In the early 2000s, Microsoft looked like the ultimate moated business. It had network effects (everyone used Windows because everyone else did), switching costs (enterprise software baked into every workflow), and a brand so dominant that 'PC' meant Microsoft. Competitors tried and failed for years to dent it. Then a shift happened that the moat couldn't stop — not a better product, but a change in terrain. The smartphone era moved computing off the desktop, where Microsoft's advantages were structural, and onto a new platform it didn't control. The moat hadn't been crossed; it had simply become irrelevant to a new battlefield. Contrast that with Visa. Its moat — a two-sided network of merchants and cardholders — has only deepened with time. Every new merchant that accepts Visa makes the card more useful to cardholders. Every new cardholder makes acceptance more attractive to merchants. The flywheel spins regardless of what Visa does day-to-day. Fintech challengers have spent a decade trying to disrupt it; most have ended up partnering with Visa instead, because the network they need to reach is Visa's network. The difference between these two stories is not which company was 'better.' It's which moat was tied to something permanent — the universal need to move money between parties — versus which moat was tied to a platform that could be displaced. Moats are only as durable as the ground they're dug into.

Why It Matters

You may never pick individual stocks, and that's fine. But the moat framework is genuinely useful beyond investing — it's a way of thinking about competitive durability in any context. If you're evaluating a company as a potential employer, the same question applies: is this business in a strengthening or weakening position? A firm with a deep moat can afford to pay well, invest in people, and survive downturns. One that's competing purely on price in a commoditised market is one bad quarter away from a restructuring. If you run your own business, or are thinking about starting one, the moat question should come early: what would make it genuinely hard for someone to take your customers?
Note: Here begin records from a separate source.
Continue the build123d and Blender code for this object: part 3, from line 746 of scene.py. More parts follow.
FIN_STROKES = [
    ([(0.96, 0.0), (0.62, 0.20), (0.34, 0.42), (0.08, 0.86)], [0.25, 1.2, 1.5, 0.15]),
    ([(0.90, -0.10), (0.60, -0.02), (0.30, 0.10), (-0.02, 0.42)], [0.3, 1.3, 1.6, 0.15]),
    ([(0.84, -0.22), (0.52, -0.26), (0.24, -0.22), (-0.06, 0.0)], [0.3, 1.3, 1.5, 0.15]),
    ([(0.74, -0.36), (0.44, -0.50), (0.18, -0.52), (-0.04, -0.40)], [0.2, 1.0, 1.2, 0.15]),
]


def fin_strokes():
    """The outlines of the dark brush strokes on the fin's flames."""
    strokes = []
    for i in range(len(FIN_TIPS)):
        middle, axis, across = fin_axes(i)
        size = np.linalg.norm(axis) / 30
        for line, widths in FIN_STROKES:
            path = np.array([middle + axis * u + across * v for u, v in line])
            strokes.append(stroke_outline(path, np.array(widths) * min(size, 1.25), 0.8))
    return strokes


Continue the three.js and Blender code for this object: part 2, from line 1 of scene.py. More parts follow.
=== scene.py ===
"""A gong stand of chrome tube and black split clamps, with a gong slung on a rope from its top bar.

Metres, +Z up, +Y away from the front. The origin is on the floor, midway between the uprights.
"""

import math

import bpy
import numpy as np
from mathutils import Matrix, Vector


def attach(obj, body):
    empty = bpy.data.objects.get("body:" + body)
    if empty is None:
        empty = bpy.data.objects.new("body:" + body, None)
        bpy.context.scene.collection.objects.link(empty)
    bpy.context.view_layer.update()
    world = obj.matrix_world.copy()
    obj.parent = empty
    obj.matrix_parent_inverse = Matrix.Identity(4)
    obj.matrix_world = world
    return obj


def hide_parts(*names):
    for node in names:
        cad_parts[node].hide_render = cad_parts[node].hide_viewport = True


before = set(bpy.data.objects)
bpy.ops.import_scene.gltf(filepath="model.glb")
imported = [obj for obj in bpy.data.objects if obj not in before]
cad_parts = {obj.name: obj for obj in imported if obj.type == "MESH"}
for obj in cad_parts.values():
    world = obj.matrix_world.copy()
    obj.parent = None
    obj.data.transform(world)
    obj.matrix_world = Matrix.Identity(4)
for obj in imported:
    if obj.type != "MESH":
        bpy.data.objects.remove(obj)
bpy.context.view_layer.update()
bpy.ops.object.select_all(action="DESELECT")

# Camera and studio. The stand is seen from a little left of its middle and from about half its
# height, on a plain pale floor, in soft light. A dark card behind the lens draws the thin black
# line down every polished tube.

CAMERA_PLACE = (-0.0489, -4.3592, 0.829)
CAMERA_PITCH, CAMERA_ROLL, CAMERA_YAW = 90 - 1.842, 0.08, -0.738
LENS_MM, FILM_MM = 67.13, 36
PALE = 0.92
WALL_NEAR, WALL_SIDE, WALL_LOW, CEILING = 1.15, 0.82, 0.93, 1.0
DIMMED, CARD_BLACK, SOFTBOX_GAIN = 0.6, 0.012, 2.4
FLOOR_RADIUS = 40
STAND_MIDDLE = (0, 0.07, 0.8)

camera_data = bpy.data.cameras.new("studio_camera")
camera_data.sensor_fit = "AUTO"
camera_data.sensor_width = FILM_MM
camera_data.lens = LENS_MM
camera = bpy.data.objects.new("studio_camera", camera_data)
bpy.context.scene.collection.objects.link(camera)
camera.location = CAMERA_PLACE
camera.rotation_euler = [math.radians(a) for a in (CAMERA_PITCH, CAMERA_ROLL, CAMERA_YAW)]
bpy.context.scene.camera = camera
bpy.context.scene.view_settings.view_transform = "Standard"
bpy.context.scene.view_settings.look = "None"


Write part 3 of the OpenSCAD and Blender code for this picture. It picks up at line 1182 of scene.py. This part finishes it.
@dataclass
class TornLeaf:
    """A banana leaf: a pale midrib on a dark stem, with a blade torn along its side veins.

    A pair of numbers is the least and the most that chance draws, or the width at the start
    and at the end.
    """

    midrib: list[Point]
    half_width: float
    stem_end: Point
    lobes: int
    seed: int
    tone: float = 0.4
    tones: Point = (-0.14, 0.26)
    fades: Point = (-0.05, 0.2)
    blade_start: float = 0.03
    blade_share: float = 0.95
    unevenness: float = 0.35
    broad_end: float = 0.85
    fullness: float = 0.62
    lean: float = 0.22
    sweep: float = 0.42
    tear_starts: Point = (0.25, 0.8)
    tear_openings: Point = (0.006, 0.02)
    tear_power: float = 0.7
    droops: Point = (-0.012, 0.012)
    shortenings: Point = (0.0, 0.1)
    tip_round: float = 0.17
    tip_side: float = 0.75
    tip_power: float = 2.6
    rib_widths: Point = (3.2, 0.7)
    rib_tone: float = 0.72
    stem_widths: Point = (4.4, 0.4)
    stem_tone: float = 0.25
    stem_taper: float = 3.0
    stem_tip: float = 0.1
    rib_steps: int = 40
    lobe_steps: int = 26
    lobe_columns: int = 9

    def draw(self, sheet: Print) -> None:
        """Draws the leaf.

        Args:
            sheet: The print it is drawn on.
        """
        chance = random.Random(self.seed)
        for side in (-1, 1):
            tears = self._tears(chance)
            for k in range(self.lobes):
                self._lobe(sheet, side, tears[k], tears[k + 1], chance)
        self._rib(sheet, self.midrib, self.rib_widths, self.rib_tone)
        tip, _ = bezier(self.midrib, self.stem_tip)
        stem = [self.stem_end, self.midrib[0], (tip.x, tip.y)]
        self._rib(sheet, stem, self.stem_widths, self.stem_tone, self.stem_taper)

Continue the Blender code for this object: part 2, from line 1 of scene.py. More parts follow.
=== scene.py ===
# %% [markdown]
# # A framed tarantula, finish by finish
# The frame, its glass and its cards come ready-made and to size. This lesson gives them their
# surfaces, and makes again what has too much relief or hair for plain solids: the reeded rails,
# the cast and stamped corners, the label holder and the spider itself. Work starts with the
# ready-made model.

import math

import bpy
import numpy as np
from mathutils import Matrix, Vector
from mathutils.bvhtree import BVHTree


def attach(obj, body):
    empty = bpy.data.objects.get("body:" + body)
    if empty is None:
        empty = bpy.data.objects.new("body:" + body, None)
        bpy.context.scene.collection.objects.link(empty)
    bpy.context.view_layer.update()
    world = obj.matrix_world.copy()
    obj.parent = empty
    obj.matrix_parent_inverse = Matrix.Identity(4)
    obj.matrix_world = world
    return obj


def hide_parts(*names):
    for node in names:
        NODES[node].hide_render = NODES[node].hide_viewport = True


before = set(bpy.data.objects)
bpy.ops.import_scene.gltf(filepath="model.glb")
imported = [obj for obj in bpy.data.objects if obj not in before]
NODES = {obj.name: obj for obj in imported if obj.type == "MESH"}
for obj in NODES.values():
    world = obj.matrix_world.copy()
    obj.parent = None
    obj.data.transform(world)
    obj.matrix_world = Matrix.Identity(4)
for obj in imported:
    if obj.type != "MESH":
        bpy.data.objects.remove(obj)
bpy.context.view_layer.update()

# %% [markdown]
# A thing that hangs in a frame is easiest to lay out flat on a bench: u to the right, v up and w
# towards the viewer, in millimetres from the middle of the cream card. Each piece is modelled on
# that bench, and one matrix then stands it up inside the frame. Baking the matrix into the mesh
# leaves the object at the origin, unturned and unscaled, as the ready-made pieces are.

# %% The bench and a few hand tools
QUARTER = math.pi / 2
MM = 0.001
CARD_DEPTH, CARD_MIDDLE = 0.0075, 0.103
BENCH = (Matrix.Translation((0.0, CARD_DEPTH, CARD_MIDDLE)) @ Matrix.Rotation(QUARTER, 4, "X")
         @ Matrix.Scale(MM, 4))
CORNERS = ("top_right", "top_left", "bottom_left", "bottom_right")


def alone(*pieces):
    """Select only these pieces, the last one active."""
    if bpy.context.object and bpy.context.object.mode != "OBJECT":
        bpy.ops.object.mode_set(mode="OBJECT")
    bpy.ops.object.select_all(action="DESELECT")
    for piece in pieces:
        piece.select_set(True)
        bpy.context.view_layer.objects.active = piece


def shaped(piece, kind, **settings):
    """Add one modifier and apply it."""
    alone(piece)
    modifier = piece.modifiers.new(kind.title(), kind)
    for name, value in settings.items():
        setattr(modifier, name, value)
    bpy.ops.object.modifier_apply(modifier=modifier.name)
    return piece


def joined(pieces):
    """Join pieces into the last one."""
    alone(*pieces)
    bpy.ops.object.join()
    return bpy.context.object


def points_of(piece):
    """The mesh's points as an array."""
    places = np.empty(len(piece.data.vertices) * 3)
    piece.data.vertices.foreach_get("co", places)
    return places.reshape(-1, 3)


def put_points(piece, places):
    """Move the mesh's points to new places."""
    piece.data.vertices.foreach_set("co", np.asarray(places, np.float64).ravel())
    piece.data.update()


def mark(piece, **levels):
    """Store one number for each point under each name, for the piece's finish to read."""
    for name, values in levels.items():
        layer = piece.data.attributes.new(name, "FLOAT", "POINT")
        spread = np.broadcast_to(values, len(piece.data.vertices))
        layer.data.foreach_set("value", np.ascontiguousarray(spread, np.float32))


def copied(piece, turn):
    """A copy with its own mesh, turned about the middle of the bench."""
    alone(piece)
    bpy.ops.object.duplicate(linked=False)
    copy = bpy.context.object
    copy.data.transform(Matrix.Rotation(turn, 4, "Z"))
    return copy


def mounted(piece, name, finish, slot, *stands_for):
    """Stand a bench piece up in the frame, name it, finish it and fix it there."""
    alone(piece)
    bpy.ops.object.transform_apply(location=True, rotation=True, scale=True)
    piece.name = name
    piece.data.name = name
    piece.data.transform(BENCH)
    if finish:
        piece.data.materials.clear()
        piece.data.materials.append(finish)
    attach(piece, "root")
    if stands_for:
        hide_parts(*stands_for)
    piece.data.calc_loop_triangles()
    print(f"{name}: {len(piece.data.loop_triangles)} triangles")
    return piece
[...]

Not 'what would be difficult' — competition is always difficult — but what is structurally resistant to copying? And if you're a long-term investor — even just through index funds — understanding why some companies sustain returns for decades while others fade helps you read financial news with more clarity. Headlines about 'disruption' matter a lot less if you can see that the company being disrupted has a moat the disruptor can't cross.

A Question to Ponder

Think of a company, employer, or even a career you depend on — what is the actual moat protecting it, and is that moat getting wider or narrower?